Ouch. Dell founder and CEO Michael Dell, who invested his own funds and shares into the buyout, sees the change a little differently.
"I believe this transaction will open an exciting new chapter for Dell, our customers and team members," he said. "We can deliver immediate value to stockholders, while we continue the execution of our long-term strategy and focus on delivering best-in-class solutions to our customers as a private enterprise. Dell has made solid progress executing this strategy over the past four years, but we recognize that it will still take more time, investment and patience, and I believe our efforts will be better supported by partnering with Silver Lake in our shared vision."
On Tuesday Dell announced that stockholders will receive $13.65 in cash for each share of Dell common stock they hold, in a transaction valued at approximately $24.4 billion. The buyers will acquire for cash all of the outstanding shares of Dell not held by Michael Dell and "certain other members of management".
Even WD drives have quality problems these days, at least since the floods. There are not 'good' hard drives in the consumer space that can be recommended to my clients in good faith...
Their Alienware stuff has serious problems. A customer had to RMA their 17" with SLI 3 times for hardware/driver issues. Ultimately they replaced it (finally) but for a 2000 dollar laptop, that was unacceptable.
Dell in general... well, I have a consumer grade 11" laptop with an i3. It is ok. Does the job. Wish they had cheaper batteries (their 1st one died in a couple months, but that might just be a glitch). I just feel like their bios are too proprietary...
Wish we had more options. ASUS seems to be the only vendor I can trust these days...
My somewhat new HP printer has no issues with Windows 7. Are you referring specifically to older printers?
Although expensive, it's my understanding that WD's VelociRaptor drives are still very reliable. I also haven't had issues with any Caviar Reds, granted they aren't very old yet.
Can you distinguish between the issues being hardware or driver issues? If they were hardware issues, then it's Dell's fault AFAIK, but if they were driver issues, would it really be Dell's fault?
I work in a server software test lab, and we have LOTS of hard drives. On the order of a couple thousand. In my experiences, Hitachi, WD, and Seagate have been in a dead heat for reliability. Toshiba trails badly from the other three. At home, I have 12 Seagate drives (4 2TB and 8 1TB) and have had no problems at all. I find Seagate to be equal in reliability and having an advantage due to price.
That's assuming Mr. Dell is competent. There has been privately run businesses that were run into the ground by their own original owners.
He made the company into what it was before it went public. I don't think he'll screw it up now. He's one of the most forward looking, competent men in the business.

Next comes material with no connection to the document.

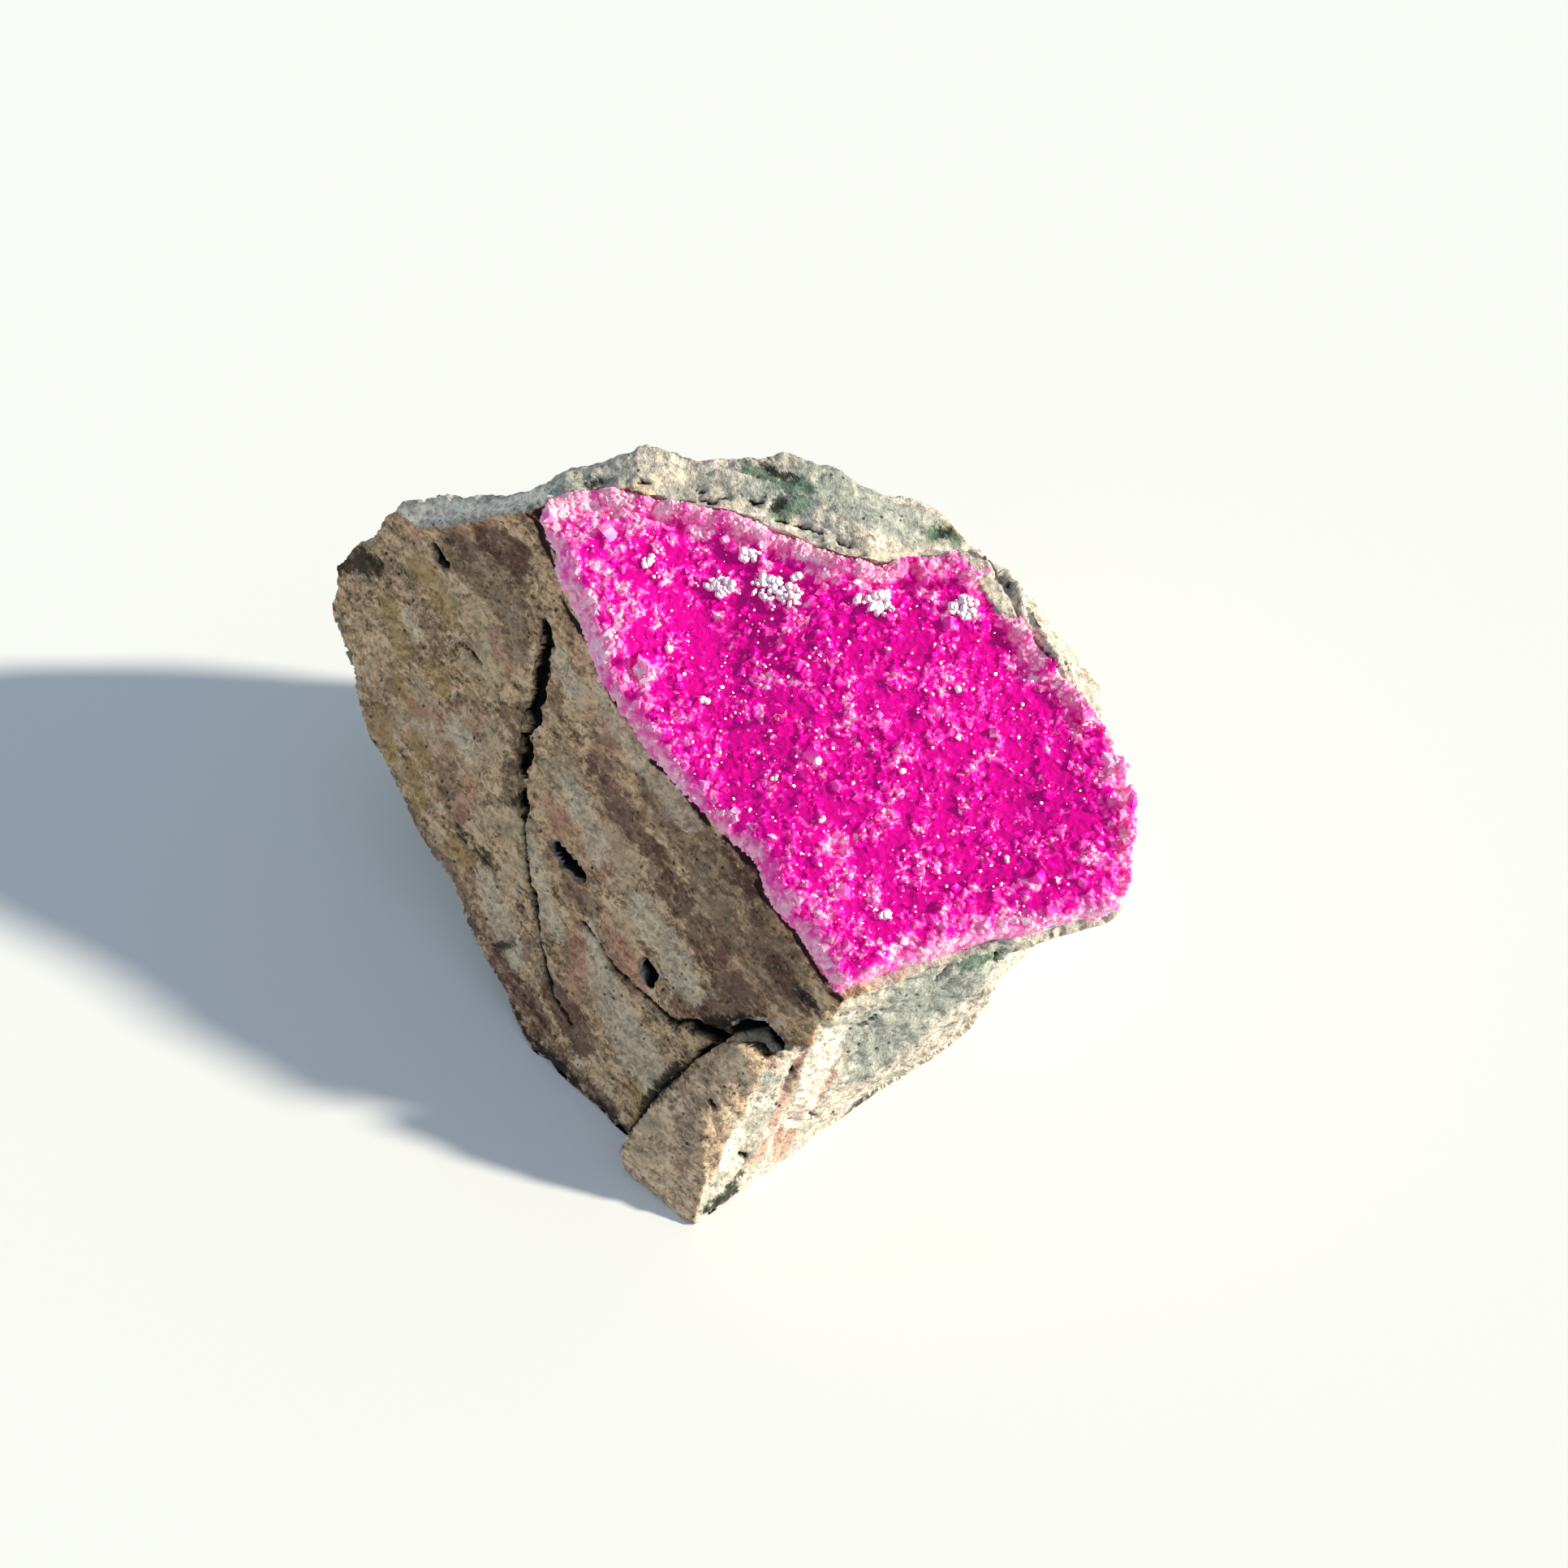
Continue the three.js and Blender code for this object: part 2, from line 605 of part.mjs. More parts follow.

That said i had an overstock dell inspiron that i bough for 160 dollars. She had a sweet celeron 450 single core, 1.8 ghz. I traded an old mac for a gateway with a bad mobo because it had a core 2 quad in it, im using that dell with the quad in it to this day. Not as my main computer, I used it for two years no problem with that processor in it and just replaced it over the holidays.
HP is a bad company, bad customer service.
I just want to point out that it would be rather impossible for anyone to RMA a m17x (eg 17" alienware) for having that many SLI problems seeing as it only has one GPU bay. It's the m18x (18" alienware) That has that particular capability.
It really depends on if it was a hardware or a driver issue and I sure hope the tech narrowed it down. If it was a software issue, that's the fault of the GPU manufacture. If the card it's self was defective, and they just recieved a bad batch that also would be considered a fault of the GPU manufacture. Anything more than that and it was dells fault. It really just depends. Saying it was a hardware/driver issue doesn't even come close to narrowing down the meat of the problem and without knowing the problem you can't fault one or the other. for all we know the problem could have been the customers fault.
Too many unknown's to just blatantly say "alienware sucks and has serious problems because someone somewhere had a hardware/software issue with SLI of all things". That many RMA's either the computer was a lemon, alienwares just suck (Though im sure i'd have read about them having THAT many problems seeing as i have researched alienware recently) or the customer was the problem.
Amen to that. I bought a high end 27" monitor, the ZR2740w, and had it go bad in less than a week. Traded it for another one, only to have that one die in 4 months. I couldn't swap it at Microcenter the second time, so I called HP. It took 3 calls and over 6 hours before I got to the department that could actually support the monitor. (It's a 'commercial' monitor, BTW, not a 'business' or 'consumer' monitor.) I found out over the next few days that this problem was frequent with the first and second run ZR2740w monitors because of cheap, outsourced, power supplies. The decision to use that power supply supplier probably cost them far more in support costs than they made from that line of monitors.
The biggest problem with HP, though, is the convoluted support departments. They are hamstrung by the sheer complexity of their system. If they would just put some thought into making their support department make sense, they'd probably cut support costs pretty well and make customers happier. It's just so stupidly set up. That's bad management decisions.
HP is a bad company, because of bad management.